With Ursula—who does marry Birkin—love’s aggregation is not always secure either, always on some sort of precipice. To love and live without a model, Lawrence suggests, requires constant care and agitation, the maintenance of an immanent war machine directed at oneself (as demonstrated in the often derided and scrutinized episode “Excurse” [302-20]). The devastating conclusion of the novel—which encompasses Gerald’s suicide, Birkin’s grief, and Ursula’s reinscription within the “old ethic” (“You can’t have two kinds of love [. . .] because it’s false, impossible” [481])—leaves so many threads loose, so many tracks unexplored, so many spaces unopened. Indeed, there are so many roads to nowhere in Lawrence’s novel that it becomes clear that—at least in this text—the task of breaking with a traditionalist love ethic (monogamous, heterosexual, reproductive, preordained) is not simply liberating. The “freedom together” Birkin desires, this loving otherwise, is difficult, traumatic, saddening, and often violent (though in ways much different from the violence between Hermione and Birkin). That which aggregates, Women in Love teaches, also separates; lines of relation hurt and ache before they take off longingly into flight, leaving one at loss to know how to proceed, what to protect, what to abandon, and what to chance or change.
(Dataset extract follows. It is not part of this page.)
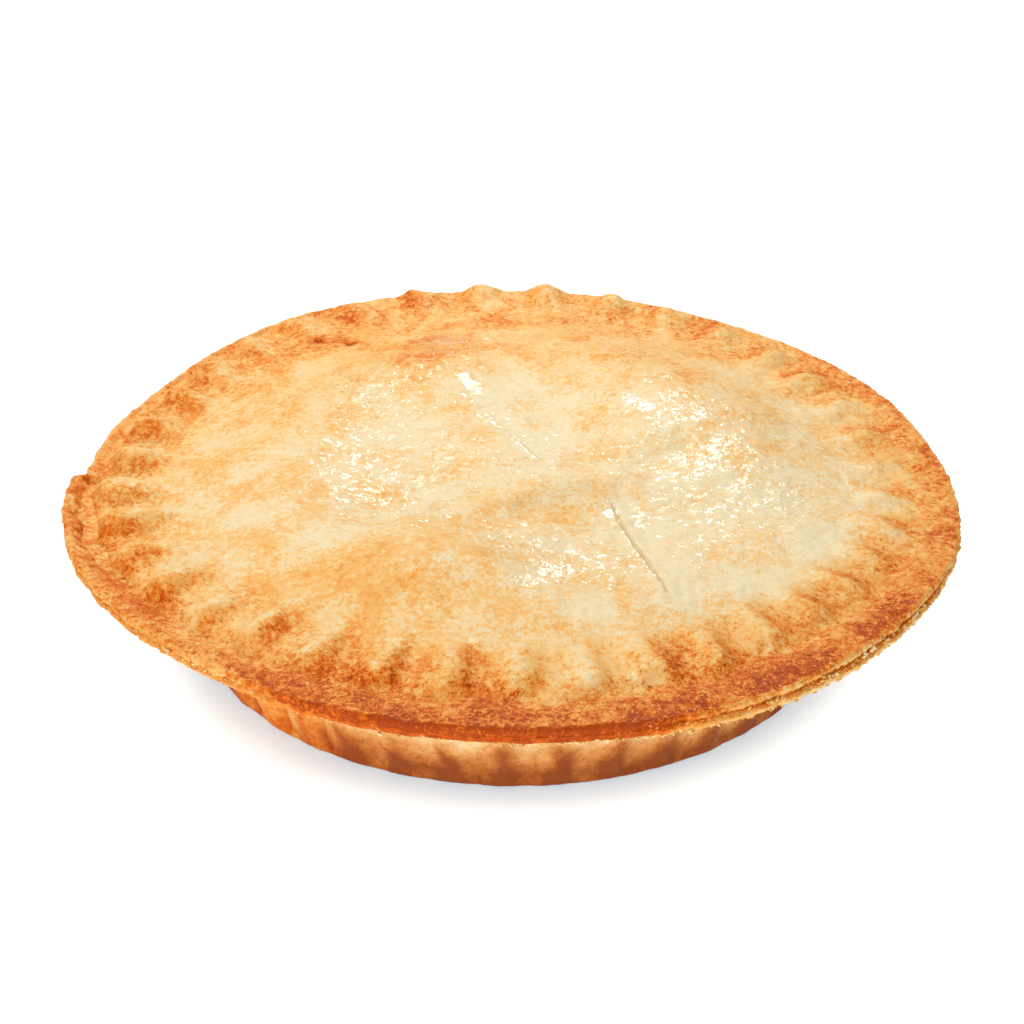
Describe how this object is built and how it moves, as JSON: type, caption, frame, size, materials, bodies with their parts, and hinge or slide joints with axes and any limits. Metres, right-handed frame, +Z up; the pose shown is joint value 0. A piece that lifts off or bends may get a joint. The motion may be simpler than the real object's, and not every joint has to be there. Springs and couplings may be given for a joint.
{
  "type": "double-crust pie",
  "caption": "Whole round pie with a domed pastry lid, crimped rim, two knife slits and a fluted tapering wall.",
  "frame": {"origin": "centre of the pie's extent seen from above, on the flat bottom it rests on", "axes": "+Z up through the lid; -Y towards the side nearest the viewer, +X to the viewer's right"},
  "size_m": [0.1612, 0.1616, 0.0338],
  "materials": {
    "baked_pastry": "golden baked shortcrust, speckled, with a thin glaze"
  },
  "bodies": {
    "root": {"pie": "baked_pastry"}
  },
  "joints": []
}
In Hardt and Negri’s onto-political conception of love, the sensuous and sensual aggregation and disaggregation of Birkin with Hermione, Gerald, Ursula, multiple sorts of vegetation, a vision of a post-human world, and the snowy heights of the Tyrol ranges would be hierarchized as an impure derivation of a truly democratic and communist love of difference. The novel would be, it seems to me, a morality tale of a love too domestic, too joyless, a love that falls short of the pure, innocent, simple love of the multitude, of the “new humanity.”
This sense of how Hardt and Negri might read Lawrence’s novel leads me to my closing point and my second critique: much of the idyllic and cheery tone of Empire, Commonwealth, and Multitude comes from their naive fetishization of the new itself. (Indeed, I am reminded of my posts on Elizabeth Grosz’s Becoming Undone [here and here].) For Hardt and Negri, newness—”a new mode of life and above all a new community,” “new, more powerful bodies and minds,” “a new society,” “a new race,” “new humanity”—is automatically aligned with a progressive bounty of moreness: more power, more freedom, more togetherness, more lightness, more joy, more innocence. Lawrence’s work gives us a more sober picture not only of love but also of The New: it is, in a sense, beyond good and evil. It is not a priori in our favor or to our benefit. As a rupture from “things as they are” (a refrain of Wallace Stevens), The New might very well offer one flight from mental (or even physical or emotional or relational) restrictions, oppressions, and inequalities, but it also enfolds a radical component of uncertainty, agitation, and pain. “I should like to go with you—no where,” Birkin confesses to Ursula, “It would be rather wandering just to nowhere. That’s the place to get to—no where. One wants to wander away from the world’s somewheres, into our own nowheres” (315). Indeed, it seems that the collaborations of Hardt and Negri share with Women in Love this component: they seem to lead nowhere . . . but in Lawrence, at least, this “no where” comprises a fraught ethical and relational task with people, plants, weathers, healths, and landscapes.